The value of every investment plays a role in determining the ultimate value of the investor (Alphabet in your example). Lets take a step back and review what the market is doing on a daily basis when you see stock price moves. Each buyer is essentially making a bet on what they think the company's financial statements are going to look like over a couple of quarters or years (duration depends on the type of company i.e. mature or growth).
So the answer to your question really is...unfortunately...it depends. Using your example, if Alphabet (~$870bn mkt cap) buys 1% stock in Tesla ($135bn mkt cap), without doing any math we can quickly surmise that the investment would be too insignificant relative to Alphabet's entire business to drive any attributable stock price moves.
However, if Alphabet buys a 10% stake worth $13.5bn, what happens? Lets assume Tesla rises 30% the next day (which would be a huge move), the impact of that move on Alphabet's holdings would approx +$4bn which is less than 0.5% of Alphabet's mkt cap, and too small to try to establish any causal relationship with Alphabet's price moves.
If we keep repeating the above calculation with higher levels of ownership, or even a different company with a higher market cap, you'll get higher impact to the investing company until, maybe you're able to say, the move (x) in this company (Tesla), is responsible for a portion of the move (y) in the other company (Alphabet).
However, I would argue, that unless a company's primary business is investing in other businesses, or it makes a small investment in a company that ends up becoming a publicly traded behemoth (happened to Yahoo and Softbank holding Alibaba shares) the above should not happen. Shareholders invest in companies with a somewhat well defined business mandate, not to turn around and invest in other public companies unless it is for a strategic purpose (in which case the daily moves should be secondary to the business execution/growth story).
If you think about it critically, it is a highly inefficient use of capital for one public company to invest in another. The shareholders perspective absent a strategic investment rationale, sounds like - If I want to be long Tesla, I would rather do it myself than hand my money over to Alphabet to do it for me. At the point one company's investments in another public company begins causing attributable daily moves, I would argue as a shareholder that the holding needs to be divested to streamline the business and give me a clearer view of my investing risk.

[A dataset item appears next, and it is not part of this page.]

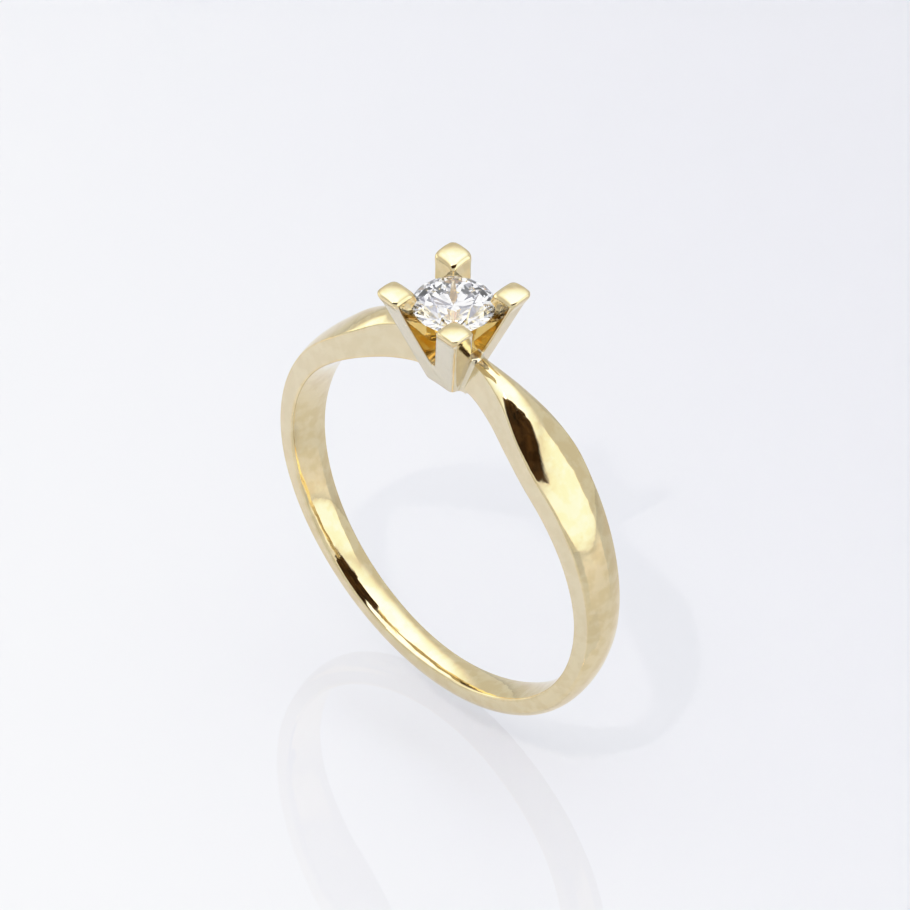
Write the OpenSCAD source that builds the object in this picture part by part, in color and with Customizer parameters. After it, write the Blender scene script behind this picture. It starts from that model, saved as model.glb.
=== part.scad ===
// Solitaire engagement ring: a leaf-shaped shank, a square four-claw head
// soldered between its shoulders, and one round brilliant-cut stone.
// Origin at the centre of the finger hole, +Y along the finger, +Z through the head.
// Angles round the shank are counted from its lowest point, so the head is at 180.

/* [Finger] */
// Inside diameter of the band
finger_d = 17.2; // [15:0.1:20]

/* [Shank] */
// Width of the band at its lowest point
bottom_w = 1.5; // [1.3:0.05:1.8]
// Width of the band at its widest, on the shoulders
shoulder_w = 2.9; // [2.5:0.05:3.2]
// Width of each shoulder where it meets the head
neck_w = 0.8; // [0.6:0.05:1]
// Height of the flat side face at the lowest point
bottom_side_h = 1; // [0.8:0.05:1.2]
// Height of the flat side face where a shoulder meets the head
neck_side_h = 2.05; // [1.9:0.05:2.15]

/* [Head] */
// Width of the square base at the finger hole
base_w = 1.7; // [1.5:0.05:1.9]
// Width across the claws, below their rounded tips
claw_span = 4.62; // [4.5:0.02:4.8]
// Height from the finger hole to where the claw span is measured
claw_h = 4.5; // [4.3:0.05:4.8]
// Thickness of each square claw
claw_t = 1.18; // [1.1:0.02:1.24]
// Height of the rounded tips' highest point above the finger hole
tip_h = 5.04; // [4.94:0.02:5.14]
// Radius of the rounding on top of each claw
tip_r = 1.1; // [1:0.05:1.4]
// Width of the chamfer down each outer corner
corner_w = 0.2; // [0.1:0.05:0.3]
// Height of the side notches' floor above the finger hole
side_notch_h = 1.42; // [1.3:0.02:1.6]
// Height of the notches' floor above the shoulders
shoulder_notch_h = 2.02; // [1.9:0.02:2.1]
// Thickness of the solder between a shoulder and the head
solder_t = 0.06; // [0.04:0.01:0.1]

/* [Stone] */
// Diameter of the round brilliant
stone_d = 3.7; // [3.6:0.05:3.8]
// Height of the stone's girdle above the finger hole
girdle_h = 4.2; // [4.15:0.01:4.25]
// Width of the table, as a share of the diameter
table_share = 0.57; // [0.53:0.01:0.62]
// Slope of the crown's main facets, in degrees
crown_angle = 34.5; // [32:0.5:36]
// Slope of the pavilion's main facets, in degrees
pavilion_angle = 41; // [40:0.2:41.6]

/* [Hidden] */
gold = [0.88, 0.77, 0.52];
solder_gold = [0.86, 0.76, 0.54];
diamond = [0.93, 0.94, 0.97, 0.6];

bore_r = finger_d / 2;
round_fn = 96;

// Cross-sections of the shank, at round stations from its lowest point to the head:
// angle, half width at the finger, half width at the edge, side height, crown height.
w0 = bottom_w / 2;
w1 = shoulder_w / 2;
w2 = neck_w / 2;
stations = [
    [0, w0, w0 - 0.12, bottom_side_h, 0.52],
    [30, w0 + 0.08, w0 - 0.06, bottom_side_h - 0.05, 0.42],
    [60, w0 + 0.18, w0 + 0.09, bottom_side_h - 0.1, 0.27],
    [90, w0 + 0.34, w0 + 0.25, bottom_side_h, 0.28],
    [110, w1 - 0.17, w1 - 0.3, bottom_side_h + 0.08, 0.29],
    [130, w1 - 0.01, w1 - 0.12, bottom_side_h + 0.22, 0.23],
    [140, w1, w1 - 0.03, bottom_side_h + 0.31, 0.28],
    [150, w1 - 0.24, w1 - 0.25, neck_side_h - 0.54, 0.42],
    [160, w2 + 0.38, w2 + 0.32, neck_side_h - 0.19, 0.38],
    [170, w2 + 0.03, w2 - 0.04, neck_side_h - 0.01, 0.18],
    [180, w2 - 0.02, w2 - 0.08, neck_side_h + 0.02, 0.1]];
last = len(stations) - 1;
ring_step = 3;
crown_steps = 8;
inner_cut = 0.5;

// Slope of a station's value k, from the stations on either side of it.
function slope(i, k) = (i == 0 || i == last) ? 0 :
    (stations[i + 1][k] - stations[i - 1][k]) / (stations[i + 1][0] - stations[i - 1][0]);

// Smooth cubic through the stations on either side of angle a.
function blend(i, k, a) =
    let (span = stations[i + 1][0] - stations[i][0], t = (a - stations[i][0]) / span)
    (2 * t * t * t - 3 * t * t + 1) * stations[i][k]
    + (t * t * t - 2 * t * t + t) * span * slope(i, k)
    + (3 * t * t - 2 * t * t * t) * stations[i + 1][k]
    + (t * t * t - t * t) * span * slope(i + 1, k);

function station_before(a) = max([for (i = [0:last - 1]) if (stations[i][0] <= a) i]);
function shank_value(k, a) = let (b = a > 180 ? 360 - a : a) blend(station_before(b), k, b);

// One cross-section's outline, as radius and place across the band.
function section(a) =
    let (wi = shank_value(1, a), wc = shank_value(2, a), edge_r = bore_r + shank_value(3, a),
        crown = shank_value(4, a))
    concat([[bore_r - inner_cut, -wi]],
        [for (i = [0:crown_steps]) let (v = 2 * i / crown_steps - 1) [edge_r + crown * (1 - v * v), v * wc]],
        [[bore_r - inner_cut, wi]]);

ring_count = 360 / ring_step;
section_count = crown_steps + 3;
band_points = [for (i = [0:ring_count - 1]) let (a = i * ring_step)
    for (p = section(a)) [p[0] * sin(a), p[1], -p[0] * cos(a)]];
function at(i, j) = (i % ring_count) * section_count + j % section_count;
band_faces = [for (i = [0:ring_count - 1]) for (j = [0:section_count - 1])
    for (f = [[at(i, j), at(i + 1, j + 1), at(i + 1, j)], [at(i, j), at(i, j + 1), at(i + 1, j + 1)]]) f];

// The head's outer planes lean out evenly from its base to the claws.
lean = (claw_span - base_w) / 2 / claw_h;
function head_half(h) = base_w / 2 + lean * h;
head_low = -0.4;
head_high = tip_h + 0.2;
notch_top = head_high + 0.2;
block_len = 2 * claw_span;

function corner_half(h) = head_half(h) * sqrt(2) - corner_w / 2;

// The notches' sides run parallel to the head's outer planes.
function notch_half(h) = head_half(h) - claw_t;
tip_centre = head_half(claw_h) - claw_t / 2;

stone_r = stone_d / 2;
girdle_t = 0.08;
girdle_top = bore_r + girdle_h + girdle_t / 2;
girdle_low = bore_r + girdle_h - girdle_t / 2;
table_r = stone_r * table_share;
table_z = girdle_top + (stone_r - table_r) * tan(crown_angle);
culet_z = girdle_low - stone_r * tan(pavilion_angle);
seat_gap = 0.02;

// Where the star facets and the lower halves end, on the planes of the main facets.
star_r = (table_r * cos(22.5) + stone_r) / 2;
star_z = girdle_top + (stone_r - star_r * cos(22.5)) * tan(crown_angle);
lower_r = 0.24 * stone_r;
lower_z = girdle_low - (stone_r - lower_r * cos(22.5)) * tan(pavilion_angle);

function ring_of(radius, height, first, count) =
    [for (i = [0:count - 1]) let (t = first + i * 360 / count) [radius * cos(t), radius * sin(t), height]];

stone_points = concat(
    ring_of(table_r, table_z, 0, 8),
    ring_of(star_r, star_z, 22.5, 8),
    ring_of(stone_r, girdle_top, 0, 16),
    ring_of(stone_r, girdle_low, 0, 16),
    ring_of(lower_r, lower_z, 22.5, 8),
    [[0, 0, culet_z]]);
function star(i) = 8 + i % 8;
function upper(i) = 16 + i % 16;
function under(i) = 32 + i % 16;
function lower(i) = 48 + i % 8;
culet = 56;
stone_faces = concat(
    [[for (i = [0:7]) 7 - i]],
    [for (i = [0:7]) [(i + 1) % 8, star(i), i]],
    [for (i = [0:7]) [star(i), upper(2 * i), star(i + 7), i]],
    [for (i = [0:7]) [upper(2 * i + 1), upper(2 * i), star(i)]],
    [for (i = [0:7]) [upper(2 * i + 2), upper(2 * i + 1), star(i)]],
    [for (i = [0:15]) [upper(i), upper(i + 1), under(i + 1), under(i)]],
    [for (i = [0:7]) [under(2 * i), under(2 * i + 1), lower(i)]],
    [for (i = [0:7]) [under(2 * i + 1), under(2 * i + 2), lower(i)]],
    [for (i = [0:7]) [lower(i + 7), under(2 * i), lower(i), culet]]);

// A wall as long as the head whose section, in X and Z, is a polygon above the finger hole.
module wall_along_y(points)
    translate([0, 0, bore_r]) rotate([90, 0, 0]) linear_extrude(height = block_len, center = true) polygon(points);

module finger_hole() rotate([90, 0, 0]) cylinder(r = bore_r, h = block_len, center = true, $fn = round_fn);

module band() polyhedron(points = band_points, faces = band_faces, convexity = 6);

// Two leaning planes, moved in or out by gap; the head is the overlap of two such wedges.
module wedge(gap)
    wall_along_y([
        [-head_half(head_low) - gap, head_low], [head_half(head_low) + gap, head_low],
        [head_half(head_high) + gap, head_high], [-head_half(head_high) - gap, head_high]]);

// Two leaning planes that trim a pair of the head's corners, which lie on its diagonal.
module corner_wedge() rotate([0, 0, 45])
    wall_along_y([
        [-corner_half(head_low), head_low], [corner_half(head_low), head_low],
        [corner_half(head_high), head_high], [-corner_half(head_high), head_high]]);

module head_block() intersection() {
    wedge(0);
    rotate([0, 0, 90]) wedge(0);
    corner_wedge();
    rotate([0, 0, 90]) corner_wedge();
}

module notch(floor_h)
    wall_along_y([
        [-notch_half(floor_h), floor_h], [notch_half(floor_h), floor_h],
        [notch_half(notch_top), notch_top], [-notch_half(notch_top), notch_top]]);

// Everything the rounded claw tips stay inside.
module tip_rounding() {
    tip_base = bore_r + tip_h - tip_r;
    translate([-block_len / 2, -block_len / 2, 0]) cube([block_len, block_len, tip_base]);
    for (x = [-1, 1], y = [-1, 1])
        translate([x * tip_centre, y * tip_centre, tip_base]) sphere(r = tip_r, $fn = round_fn);
}

// The seat cut into the claws, the stone's outline with a little room.
module stone_seat()
    rotate_extrude($fn = round_fn) polygon([
        [0, culet_z - seat_gap], [stone_r + seat_gap, girdle_low - seat_gap],
        [stone_r + seat_gap, girdle_top + seat_gap], [table_r, table_z + seat_gap], [0, table_z + seat_gap]]);

module solder_slab() intersection() {
    difference() {
        wedge(solder_t);
        wedge(0);
    }
    translate([0, -block_len / 2, bore_r / 2]) cube([block_len, block_len, bore_r]);
}

module shank() color(gold) difference() {
    band();
    finger_hole();
    wedge(solder_t);
}

module claw_head() color(gold) difference() {
    intersection() {
        head_block();
        tip_rounding();
    }
    notch(side_notch_h);
    rotate([0, 0, 90]) notch(shoulder_notch_h);
    stone_seat();
    finger_hole();
}

module centre_stone() color(diamond) polyhedron(points = stone_points, faces = stone_faces, convexity = 2);

module solder_seam_right() color(solder_gold) difference() {
    intersection() {
        band();
        solder_slab();
    }
    finger_hole();
}

module solder_seam_left() mirror([1, 0, 0]) solder_seam_right();

shank();
claw_head();
centre_stone();
solder_seam_left();
solder_seam_right();
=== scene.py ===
"""A yellow gold solitaire ring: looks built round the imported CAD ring.

Lengths are in millimetres unless a comment says metres, in the CAD frame: origin at the centre of the finger
hole, +Y along the finger, +Z up through the head. Angles are in degrees.
"""

import math

import bmesh
import bpy
import numpy as np
from mathutils import Matrix, Vector


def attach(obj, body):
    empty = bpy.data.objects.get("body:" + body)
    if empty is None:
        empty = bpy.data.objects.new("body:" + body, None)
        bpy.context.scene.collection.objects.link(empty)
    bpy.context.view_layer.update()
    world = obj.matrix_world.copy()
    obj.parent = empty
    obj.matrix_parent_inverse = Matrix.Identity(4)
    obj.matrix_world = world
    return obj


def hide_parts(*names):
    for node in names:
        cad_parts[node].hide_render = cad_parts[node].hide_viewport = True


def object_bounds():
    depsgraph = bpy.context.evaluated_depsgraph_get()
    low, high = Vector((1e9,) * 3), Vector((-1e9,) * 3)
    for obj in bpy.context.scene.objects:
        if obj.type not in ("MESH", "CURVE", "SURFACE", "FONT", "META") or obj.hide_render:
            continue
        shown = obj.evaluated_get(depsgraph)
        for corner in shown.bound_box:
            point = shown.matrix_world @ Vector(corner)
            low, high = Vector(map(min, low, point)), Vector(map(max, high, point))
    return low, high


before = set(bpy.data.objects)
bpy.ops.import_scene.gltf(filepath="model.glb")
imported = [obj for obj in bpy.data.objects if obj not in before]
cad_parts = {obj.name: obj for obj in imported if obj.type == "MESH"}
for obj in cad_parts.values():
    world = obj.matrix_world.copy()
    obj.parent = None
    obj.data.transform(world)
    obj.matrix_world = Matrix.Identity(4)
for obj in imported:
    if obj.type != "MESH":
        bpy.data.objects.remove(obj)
CAD_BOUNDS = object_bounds()
MM = 0.001

# The camera: where it stands round the ring, and the point it looks at, right of and above the origin.
AZIMUTH, ELEVATION, ROLL = 43.37, 42.43, 1.44
CAMERA_DISTANCE = 500.0
AIM_RIGHT, AIM_UP = 0.30, 2.85
# The width that the picture takes in at the ring, and that of the camera's sensor.
VIEW_WIDTH = 40.6
SENSOR = 36.0
# The nearest and farthest that the camera sees, in metres.
CLIP = (0.01, 10.0)
# Light bounces: in all, through the stone, and off glossy surfaces.
BOUNCES, STONE_BOUNCES, GLOSSY_BOUNCES = 24, 20, 8

# The shank, as in the CAD model.
BORE_R = 8.6
HALF_BOTTOM, HALF_SHOULDER, HALF_NECK = 0.75, 1.45, 0.4
BOTTOM_SIDE, NECK_SIDE = 1.0, 2.05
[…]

Furthermore, trying to calculate this type of attribution is a bit futile. In the examples above, we're taking a very simplistic view of the investing company's portfolio, and yet moves are not easily attributable to specific investing activities. When you then consider that Alphabet might have 1% of Tesla, 2% Company B, 3% of Company C and they're all moving in different directions on any given day, in addition to lots of other opposing factors - Wall Street loves management, but an anti-tech bill just passed on the same day Alphabet won a massive govt DoD contract, spun off one business for a massive profit and wrote off all investment in a failed business line..... you would realize that it is never that simple.